3D code data

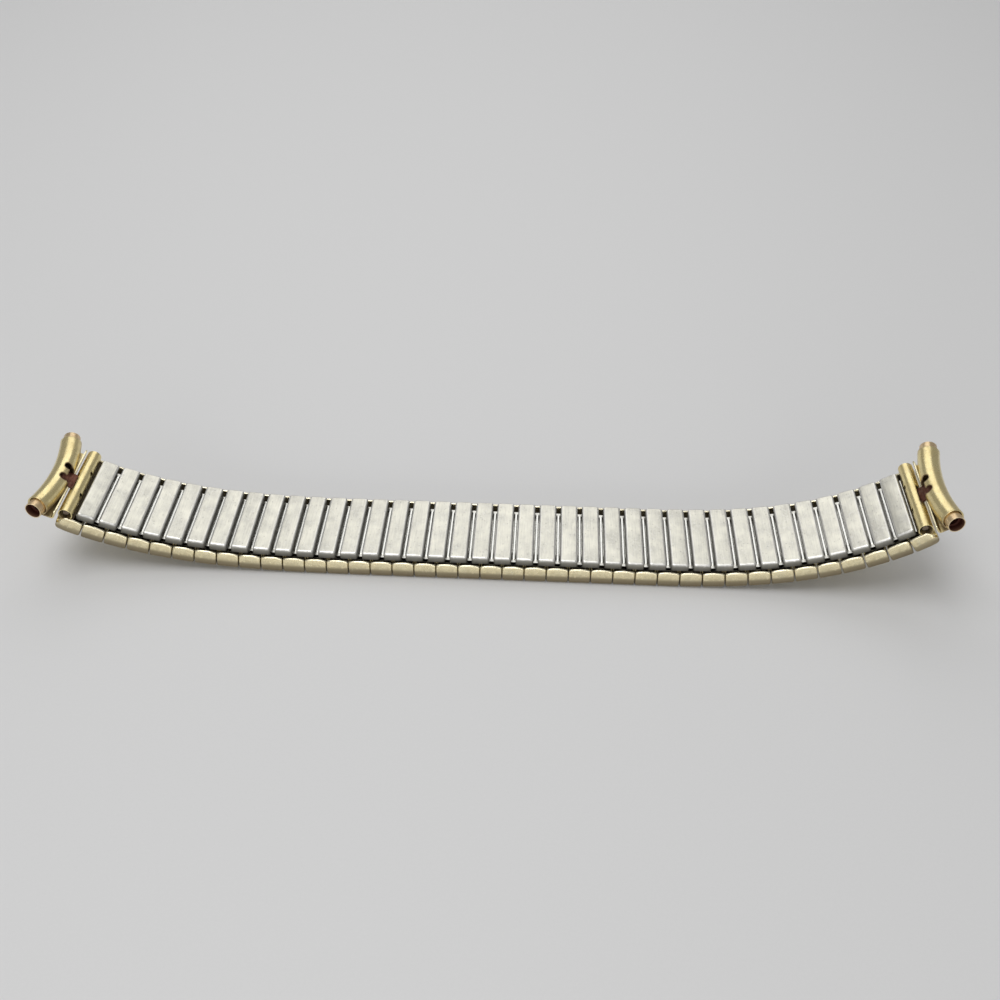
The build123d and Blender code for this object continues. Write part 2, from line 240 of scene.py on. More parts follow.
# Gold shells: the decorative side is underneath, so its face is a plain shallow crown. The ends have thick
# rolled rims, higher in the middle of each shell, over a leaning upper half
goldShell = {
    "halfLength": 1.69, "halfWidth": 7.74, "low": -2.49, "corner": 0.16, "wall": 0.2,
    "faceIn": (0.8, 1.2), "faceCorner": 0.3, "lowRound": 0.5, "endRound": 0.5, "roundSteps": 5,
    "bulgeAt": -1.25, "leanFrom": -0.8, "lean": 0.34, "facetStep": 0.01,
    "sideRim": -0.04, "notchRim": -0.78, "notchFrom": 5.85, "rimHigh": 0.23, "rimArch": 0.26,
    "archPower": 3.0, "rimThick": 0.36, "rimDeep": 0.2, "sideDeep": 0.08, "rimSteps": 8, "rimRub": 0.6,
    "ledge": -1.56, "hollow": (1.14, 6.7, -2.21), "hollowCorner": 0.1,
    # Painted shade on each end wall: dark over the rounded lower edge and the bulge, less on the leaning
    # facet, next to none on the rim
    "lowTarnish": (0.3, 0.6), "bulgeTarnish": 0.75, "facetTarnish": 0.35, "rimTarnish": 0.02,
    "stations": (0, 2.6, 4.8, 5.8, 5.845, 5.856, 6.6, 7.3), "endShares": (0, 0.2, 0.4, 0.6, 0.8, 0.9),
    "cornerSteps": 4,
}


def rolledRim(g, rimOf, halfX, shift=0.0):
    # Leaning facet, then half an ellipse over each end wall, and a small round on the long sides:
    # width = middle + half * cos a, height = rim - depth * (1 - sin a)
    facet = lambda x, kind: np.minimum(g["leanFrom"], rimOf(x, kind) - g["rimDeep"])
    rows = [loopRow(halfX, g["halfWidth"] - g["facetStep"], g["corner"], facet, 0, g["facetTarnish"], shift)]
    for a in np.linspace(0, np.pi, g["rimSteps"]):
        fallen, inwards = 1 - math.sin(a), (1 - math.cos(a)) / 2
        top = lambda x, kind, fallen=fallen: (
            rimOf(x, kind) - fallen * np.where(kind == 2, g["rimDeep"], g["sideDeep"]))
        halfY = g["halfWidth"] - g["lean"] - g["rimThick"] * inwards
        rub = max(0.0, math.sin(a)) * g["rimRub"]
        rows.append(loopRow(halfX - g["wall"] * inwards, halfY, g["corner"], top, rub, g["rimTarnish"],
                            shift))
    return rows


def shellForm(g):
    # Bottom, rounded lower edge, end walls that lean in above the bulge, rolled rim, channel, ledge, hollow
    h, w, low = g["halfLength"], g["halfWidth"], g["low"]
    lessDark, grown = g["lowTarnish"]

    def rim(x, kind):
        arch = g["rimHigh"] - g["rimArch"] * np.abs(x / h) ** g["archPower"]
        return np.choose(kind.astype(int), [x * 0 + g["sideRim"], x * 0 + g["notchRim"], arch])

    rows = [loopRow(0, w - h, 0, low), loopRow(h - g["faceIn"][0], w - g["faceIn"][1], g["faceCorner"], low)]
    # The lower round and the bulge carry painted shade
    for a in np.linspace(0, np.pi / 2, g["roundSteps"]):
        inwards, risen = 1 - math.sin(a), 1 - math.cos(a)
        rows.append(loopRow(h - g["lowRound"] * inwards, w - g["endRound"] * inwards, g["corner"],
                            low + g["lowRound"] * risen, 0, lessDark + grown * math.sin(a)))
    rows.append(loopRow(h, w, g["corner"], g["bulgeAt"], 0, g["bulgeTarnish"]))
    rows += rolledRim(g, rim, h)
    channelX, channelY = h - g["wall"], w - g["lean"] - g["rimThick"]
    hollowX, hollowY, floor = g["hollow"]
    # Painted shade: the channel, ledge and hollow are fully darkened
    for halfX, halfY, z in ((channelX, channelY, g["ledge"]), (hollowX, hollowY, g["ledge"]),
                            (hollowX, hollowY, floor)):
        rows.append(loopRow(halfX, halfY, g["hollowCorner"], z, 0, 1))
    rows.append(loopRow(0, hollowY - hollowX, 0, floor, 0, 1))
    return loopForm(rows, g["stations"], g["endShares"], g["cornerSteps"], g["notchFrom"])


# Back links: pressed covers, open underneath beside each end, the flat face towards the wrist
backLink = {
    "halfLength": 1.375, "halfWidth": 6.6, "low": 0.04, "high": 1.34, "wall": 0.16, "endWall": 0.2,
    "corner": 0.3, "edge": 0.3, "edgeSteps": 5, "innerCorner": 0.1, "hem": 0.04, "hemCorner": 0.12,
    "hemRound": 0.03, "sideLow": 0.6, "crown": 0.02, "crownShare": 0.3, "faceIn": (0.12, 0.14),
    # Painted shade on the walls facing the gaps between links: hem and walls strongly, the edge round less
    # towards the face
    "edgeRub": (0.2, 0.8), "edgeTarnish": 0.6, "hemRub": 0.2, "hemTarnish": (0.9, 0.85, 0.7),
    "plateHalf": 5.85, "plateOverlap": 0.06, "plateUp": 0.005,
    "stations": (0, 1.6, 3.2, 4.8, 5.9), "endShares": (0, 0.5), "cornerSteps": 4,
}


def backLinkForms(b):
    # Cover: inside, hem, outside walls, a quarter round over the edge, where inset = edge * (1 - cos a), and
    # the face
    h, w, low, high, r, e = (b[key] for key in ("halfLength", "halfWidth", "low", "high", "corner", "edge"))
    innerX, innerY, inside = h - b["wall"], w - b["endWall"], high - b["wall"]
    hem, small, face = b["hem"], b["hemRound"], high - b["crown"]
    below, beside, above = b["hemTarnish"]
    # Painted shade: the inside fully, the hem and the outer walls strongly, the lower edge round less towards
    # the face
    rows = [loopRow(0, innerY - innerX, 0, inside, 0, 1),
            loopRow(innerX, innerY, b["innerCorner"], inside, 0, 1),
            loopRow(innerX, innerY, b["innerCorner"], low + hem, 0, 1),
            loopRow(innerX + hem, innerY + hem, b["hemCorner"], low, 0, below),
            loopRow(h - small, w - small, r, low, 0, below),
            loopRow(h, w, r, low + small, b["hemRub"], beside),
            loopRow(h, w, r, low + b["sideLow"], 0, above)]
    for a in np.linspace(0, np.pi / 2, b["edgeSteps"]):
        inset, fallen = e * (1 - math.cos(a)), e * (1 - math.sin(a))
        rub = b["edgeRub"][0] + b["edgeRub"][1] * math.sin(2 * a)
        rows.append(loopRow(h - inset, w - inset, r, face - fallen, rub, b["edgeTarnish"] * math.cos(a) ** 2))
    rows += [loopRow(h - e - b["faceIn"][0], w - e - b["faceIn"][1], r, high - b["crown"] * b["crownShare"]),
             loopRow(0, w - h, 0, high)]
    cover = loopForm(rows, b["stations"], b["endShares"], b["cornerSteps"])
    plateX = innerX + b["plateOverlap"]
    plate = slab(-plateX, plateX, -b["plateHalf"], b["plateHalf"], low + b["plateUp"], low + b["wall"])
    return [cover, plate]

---

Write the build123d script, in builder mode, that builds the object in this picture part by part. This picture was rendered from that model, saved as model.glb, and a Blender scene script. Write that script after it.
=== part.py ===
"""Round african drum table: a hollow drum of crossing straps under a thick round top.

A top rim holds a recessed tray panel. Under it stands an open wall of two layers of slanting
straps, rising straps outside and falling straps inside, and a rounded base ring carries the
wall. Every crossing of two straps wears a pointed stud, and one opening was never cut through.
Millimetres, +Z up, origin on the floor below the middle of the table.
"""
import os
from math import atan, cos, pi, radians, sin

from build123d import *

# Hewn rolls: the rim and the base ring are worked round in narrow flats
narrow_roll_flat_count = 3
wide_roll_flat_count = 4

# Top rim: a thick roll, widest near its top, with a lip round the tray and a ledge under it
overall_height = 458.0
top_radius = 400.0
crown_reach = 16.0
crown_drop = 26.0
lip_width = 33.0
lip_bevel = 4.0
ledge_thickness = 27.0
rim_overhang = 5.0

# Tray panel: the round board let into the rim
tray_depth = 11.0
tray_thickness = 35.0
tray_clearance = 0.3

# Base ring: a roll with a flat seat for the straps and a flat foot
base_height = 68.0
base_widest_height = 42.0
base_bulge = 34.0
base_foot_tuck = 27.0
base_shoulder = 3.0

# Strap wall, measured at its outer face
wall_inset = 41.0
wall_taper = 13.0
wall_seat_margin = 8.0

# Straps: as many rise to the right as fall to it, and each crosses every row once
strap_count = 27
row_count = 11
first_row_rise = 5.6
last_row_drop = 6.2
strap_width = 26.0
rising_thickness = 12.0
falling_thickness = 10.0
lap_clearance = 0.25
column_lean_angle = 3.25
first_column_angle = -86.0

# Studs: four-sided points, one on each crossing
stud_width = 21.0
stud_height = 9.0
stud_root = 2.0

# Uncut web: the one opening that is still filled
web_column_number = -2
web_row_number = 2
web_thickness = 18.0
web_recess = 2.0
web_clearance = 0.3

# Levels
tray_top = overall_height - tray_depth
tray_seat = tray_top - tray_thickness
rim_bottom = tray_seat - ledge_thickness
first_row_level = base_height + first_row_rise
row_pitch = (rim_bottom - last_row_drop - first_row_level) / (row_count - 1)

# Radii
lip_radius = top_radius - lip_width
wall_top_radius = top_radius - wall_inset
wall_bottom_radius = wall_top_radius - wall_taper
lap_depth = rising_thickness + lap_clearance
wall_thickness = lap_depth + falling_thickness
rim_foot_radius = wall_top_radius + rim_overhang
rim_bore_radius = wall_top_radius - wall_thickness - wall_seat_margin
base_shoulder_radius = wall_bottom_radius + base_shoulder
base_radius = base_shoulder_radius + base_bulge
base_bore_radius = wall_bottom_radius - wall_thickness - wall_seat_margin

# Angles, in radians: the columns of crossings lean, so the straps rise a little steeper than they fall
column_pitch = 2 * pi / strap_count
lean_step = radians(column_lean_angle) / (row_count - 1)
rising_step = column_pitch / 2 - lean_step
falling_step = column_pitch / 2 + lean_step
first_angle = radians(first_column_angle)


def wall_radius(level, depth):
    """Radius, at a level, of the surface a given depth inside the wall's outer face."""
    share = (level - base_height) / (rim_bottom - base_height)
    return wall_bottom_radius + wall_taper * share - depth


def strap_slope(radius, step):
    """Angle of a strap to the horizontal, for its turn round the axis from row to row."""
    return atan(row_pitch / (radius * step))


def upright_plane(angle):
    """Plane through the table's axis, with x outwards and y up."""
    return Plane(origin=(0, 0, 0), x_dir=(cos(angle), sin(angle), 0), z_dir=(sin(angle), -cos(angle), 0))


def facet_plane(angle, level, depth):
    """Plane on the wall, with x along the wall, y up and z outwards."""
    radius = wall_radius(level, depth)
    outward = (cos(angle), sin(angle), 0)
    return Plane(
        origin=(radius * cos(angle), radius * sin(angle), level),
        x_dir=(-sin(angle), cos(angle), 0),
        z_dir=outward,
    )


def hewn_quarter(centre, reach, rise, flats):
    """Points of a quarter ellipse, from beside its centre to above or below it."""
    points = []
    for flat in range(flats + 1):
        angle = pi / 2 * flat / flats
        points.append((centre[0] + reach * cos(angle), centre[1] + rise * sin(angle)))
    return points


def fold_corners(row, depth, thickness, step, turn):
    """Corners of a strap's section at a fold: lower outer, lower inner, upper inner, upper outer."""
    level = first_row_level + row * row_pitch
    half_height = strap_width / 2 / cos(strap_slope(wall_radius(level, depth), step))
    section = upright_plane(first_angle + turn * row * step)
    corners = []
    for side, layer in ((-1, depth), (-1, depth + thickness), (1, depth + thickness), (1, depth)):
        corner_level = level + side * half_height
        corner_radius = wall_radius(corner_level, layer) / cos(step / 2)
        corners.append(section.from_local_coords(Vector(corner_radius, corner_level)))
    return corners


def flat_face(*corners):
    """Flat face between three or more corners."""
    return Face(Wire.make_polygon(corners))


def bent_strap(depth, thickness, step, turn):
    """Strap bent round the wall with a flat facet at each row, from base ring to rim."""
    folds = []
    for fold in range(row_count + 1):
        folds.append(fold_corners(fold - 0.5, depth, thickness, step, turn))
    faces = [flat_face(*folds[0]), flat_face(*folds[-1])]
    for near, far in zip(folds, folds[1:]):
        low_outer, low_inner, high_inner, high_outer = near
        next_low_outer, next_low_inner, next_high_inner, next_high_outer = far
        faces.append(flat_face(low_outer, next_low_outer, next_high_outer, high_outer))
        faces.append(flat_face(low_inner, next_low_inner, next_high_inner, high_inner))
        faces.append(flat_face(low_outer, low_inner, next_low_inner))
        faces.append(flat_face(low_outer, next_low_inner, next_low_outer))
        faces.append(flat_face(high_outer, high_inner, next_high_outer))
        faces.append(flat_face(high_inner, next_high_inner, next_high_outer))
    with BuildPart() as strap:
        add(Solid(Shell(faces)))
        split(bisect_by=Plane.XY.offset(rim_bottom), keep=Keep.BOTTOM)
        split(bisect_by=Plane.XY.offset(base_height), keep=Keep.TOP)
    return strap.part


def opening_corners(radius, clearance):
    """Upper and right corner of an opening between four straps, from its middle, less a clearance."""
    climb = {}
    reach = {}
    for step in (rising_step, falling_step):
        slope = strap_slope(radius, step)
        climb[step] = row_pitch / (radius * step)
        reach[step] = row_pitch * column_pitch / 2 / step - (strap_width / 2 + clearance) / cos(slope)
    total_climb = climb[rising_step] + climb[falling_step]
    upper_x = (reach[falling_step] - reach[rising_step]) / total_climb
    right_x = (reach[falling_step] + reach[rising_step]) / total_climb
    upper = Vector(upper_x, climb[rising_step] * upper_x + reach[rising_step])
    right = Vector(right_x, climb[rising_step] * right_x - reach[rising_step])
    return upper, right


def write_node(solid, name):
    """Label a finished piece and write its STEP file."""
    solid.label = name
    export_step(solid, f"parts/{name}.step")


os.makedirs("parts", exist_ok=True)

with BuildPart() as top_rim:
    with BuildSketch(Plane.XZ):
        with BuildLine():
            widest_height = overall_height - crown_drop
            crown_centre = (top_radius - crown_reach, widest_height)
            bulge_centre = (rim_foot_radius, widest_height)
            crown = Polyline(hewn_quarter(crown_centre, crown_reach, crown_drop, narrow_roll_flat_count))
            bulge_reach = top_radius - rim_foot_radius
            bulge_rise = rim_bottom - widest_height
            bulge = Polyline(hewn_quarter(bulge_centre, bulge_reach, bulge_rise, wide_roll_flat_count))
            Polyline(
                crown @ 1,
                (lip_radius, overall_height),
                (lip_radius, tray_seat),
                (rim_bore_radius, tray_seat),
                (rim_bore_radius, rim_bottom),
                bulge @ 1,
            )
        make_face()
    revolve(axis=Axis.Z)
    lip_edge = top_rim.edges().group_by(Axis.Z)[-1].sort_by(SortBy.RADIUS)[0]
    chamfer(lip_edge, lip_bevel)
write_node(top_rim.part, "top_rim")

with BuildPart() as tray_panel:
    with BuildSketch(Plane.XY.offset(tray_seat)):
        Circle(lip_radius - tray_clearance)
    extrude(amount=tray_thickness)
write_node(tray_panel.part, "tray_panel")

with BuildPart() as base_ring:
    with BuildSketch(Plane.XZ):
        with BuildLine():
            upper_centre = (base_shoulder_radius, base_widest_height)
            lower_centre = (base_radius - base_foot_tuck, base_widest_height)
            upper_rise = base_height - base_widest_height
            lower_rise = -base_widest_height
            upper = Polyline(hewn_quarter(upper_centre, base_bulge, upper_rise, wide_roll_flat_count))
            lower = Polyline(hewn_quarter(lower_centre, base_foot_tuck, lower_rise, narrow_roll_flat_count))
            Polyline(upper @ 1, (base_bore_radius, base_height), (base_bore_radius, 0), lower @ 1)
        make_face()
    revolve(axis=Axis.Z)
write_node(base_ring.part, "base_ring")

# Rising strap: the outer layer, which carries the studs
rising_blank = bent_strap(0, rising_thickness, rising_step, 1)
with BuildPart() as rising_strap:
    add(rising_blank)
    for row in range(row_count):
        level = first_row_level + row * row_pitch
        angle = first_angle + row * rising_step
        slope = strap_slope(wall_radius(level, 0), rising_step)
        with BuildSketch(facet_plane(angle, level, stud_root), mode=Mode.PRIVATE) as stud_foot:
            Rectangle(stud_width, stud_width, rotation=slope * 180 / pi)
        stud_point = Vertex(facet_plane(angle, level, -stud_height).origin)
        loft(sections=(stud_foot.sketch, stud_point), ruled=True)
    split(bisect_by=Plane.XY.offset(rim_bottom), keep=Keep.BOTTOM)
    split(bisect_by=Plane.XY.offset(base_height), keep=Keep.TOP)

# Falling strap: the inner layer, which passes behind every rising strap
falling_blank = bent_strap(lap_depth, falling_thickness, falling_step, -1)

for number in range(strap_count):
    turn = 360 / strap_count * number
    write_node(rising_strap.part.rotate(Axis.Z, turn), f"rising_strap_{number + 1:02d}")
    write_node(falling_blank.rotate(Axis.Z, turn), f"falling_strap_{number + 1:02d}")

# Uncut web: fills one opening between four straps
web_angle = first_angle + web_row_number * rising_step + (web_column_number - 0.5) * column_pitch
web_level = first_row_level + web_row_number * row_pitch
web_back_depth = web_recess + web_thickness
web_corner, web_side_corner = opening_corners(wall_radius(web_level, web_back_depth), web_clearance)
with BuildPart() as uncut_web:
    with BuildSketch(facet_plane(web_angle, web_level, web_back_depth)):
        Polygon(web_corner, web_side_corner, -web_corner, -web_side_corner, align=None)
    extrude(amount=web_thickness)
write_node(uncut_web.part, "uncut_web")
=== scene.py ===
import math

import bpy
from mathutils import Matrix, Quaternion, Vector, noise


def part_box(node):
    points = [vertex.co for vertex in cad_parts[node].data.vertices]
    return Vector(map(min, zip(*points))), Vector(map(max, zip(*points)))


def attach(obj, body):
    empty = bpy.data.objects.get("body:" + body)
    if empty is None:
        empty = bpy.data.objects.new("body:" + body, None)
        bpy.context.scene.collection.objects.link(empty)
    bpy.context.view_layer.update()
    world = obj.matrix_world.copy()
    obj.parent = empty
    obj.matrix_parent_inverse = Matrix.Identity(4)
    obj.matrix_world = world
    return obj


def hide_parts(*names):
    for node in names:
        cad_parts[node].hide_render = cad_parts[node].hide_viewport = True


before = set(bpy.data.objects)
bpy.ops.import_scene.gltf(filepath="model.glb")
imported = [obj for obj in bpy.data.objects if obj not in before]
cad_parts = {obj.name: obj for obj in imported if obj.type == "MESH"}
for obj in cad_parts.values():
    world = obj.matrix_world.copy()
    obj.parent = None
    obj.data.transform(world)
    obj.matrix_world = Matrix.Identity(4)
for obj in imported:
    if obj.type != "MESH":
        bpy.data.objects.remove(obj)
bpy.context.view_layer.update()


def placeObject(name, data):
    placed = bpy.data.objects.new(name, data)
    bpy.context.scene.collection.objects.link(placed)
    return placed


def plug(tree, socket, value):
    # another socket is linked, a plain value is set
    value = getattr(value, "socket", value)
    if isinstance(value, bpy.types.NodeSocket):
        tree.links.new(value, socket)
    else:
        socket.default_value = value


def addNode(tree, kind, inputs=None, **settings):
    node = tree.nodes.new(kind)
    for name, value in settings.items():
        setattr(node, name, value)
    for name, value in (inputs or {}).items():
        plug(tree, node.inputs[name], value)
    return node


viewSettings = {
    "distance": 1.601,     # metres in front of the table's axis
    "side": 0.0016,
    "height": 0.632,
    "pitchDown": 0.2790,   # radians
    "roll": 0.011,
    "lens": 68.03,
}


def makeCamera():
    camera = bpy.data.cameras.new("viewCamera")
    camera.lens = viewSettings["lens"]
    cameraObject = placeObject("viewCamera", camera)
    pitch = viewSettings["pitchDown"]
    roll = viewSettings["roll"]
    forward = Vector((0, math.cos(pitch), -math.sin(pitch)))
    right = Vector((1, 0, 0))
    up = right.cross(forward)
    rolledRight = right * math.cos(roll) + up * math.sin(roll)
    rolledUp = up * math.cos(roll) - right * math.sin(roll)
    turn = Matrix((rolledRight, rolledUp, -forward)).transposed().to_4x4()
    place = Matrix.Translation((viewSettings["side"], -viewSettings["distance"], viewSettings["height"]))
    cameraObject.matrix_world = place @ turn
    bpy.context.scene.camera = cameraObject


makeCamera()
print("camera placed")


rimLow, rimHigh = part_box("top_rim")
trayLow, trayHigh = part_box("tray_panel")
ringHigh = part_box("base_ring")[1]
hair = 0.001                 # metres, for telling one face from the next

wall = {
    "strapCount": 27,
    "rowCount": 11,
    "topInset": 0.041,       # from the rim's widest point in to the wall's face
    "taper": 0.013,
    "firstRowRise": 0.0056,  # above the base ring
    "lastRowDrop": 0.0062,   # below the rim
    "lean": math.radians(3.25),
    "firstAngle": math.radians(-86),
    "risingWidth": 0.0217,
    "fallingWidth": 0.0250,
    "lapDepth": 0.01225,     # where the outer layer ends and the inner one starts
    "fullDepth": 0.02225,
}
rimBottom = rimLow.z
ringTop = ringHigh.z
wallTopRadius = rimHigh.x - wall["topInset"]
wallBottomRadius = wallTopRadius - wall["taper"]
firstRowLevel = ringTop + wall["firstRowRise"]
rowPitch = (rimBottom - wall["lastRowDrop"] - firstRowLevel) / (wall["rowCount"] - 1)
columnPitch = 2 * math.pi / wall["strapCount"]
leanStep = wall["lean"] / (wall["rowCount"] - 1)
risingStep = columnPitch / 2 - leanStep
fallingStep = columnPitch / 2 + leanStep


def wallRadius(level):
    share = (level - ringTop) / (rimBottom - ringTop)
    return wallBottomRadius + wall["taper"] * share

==

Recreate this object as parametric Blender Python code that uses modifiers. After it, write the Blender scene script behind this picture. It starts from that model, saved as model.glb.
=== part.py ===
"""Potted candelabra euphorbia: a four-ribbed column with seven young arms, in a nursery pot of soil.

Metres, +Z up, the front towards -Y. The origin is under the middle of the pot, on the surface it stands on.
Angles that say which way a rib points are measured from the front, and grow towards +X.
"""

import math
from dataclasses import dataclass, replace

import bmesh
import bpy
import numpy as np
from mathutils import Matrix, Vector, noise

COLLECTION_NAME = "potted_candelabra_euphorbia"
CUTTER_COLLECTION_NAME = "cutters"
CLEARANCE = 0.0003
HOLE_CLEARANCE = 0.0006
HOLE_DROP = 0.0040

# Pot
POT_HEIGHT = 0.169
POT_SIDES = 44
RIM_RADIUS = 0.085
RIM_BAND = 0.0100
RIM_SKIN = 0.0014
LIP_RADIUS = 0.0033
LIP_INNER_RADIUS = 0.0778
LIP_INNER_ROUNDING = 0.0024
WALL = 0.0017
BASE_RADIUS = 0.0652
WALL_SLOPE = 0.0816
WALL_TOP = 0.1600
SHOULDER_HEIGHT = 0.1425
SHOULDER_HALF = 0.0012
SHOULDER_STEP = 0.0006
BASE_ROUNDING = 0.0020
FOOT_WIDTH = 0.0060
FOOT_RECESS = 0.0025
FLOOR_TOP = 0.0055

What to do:
Of the entries listed above, reproduce only the lines starting at the line containing "# Uncut web: fills" and ending at the line containing "for node in". Include both, exactly as they stand.

Written solution:
# Uncut web: fills one opening between four straps
web_angle = first_angle + web_row_number * rising_step + (web_column_number - 0.5) * column_pitch
web_level = first_row_level + web_row_number * row_pitch
web_back_depth = web_recess + web_thickness
web_corner, web_side_corner = opening_corners(wall_radius(web_level, web_back_depth), web_clearance)
with BuildPart() as uncut_web:
    with BuildSketch(facet_plane(web_angle, web_level, web_back_depth)):
        Polygon(web_corner, web_side_corner, -web_corner, -web_side_corner, align=None)
    extrude(amount=web_thickness)
write_node(uncut_web.part, "uncut_web")
=== scene.py ===
import math

import bpy
from mathutils import Matrix, Quaternion, Vector, noise


def part_box(node):
    points = [vertex.co for vertex in cad_parts[node].data.vertices]
    return Vector(map(min, zip(*points))), Vector(map(max, zip(*points)))


def attach(obj, body):
    empty = bpy.data.objects.get("body:" + body)
    if empty is None:
        empty = bpy.data.objects.new("body:" + body, None)
        bpy.context.scene.collection.objects.link(empty)
    bpy.context.view_layer.update()
    world = obj.matrix_world.copy()
    obj.parent = empty
    obj.matrix_parent_inverse = Matrix.Identity(4)
    obj.matrix_world = world
    return obj


def hide_parts(*names):
    for node in names:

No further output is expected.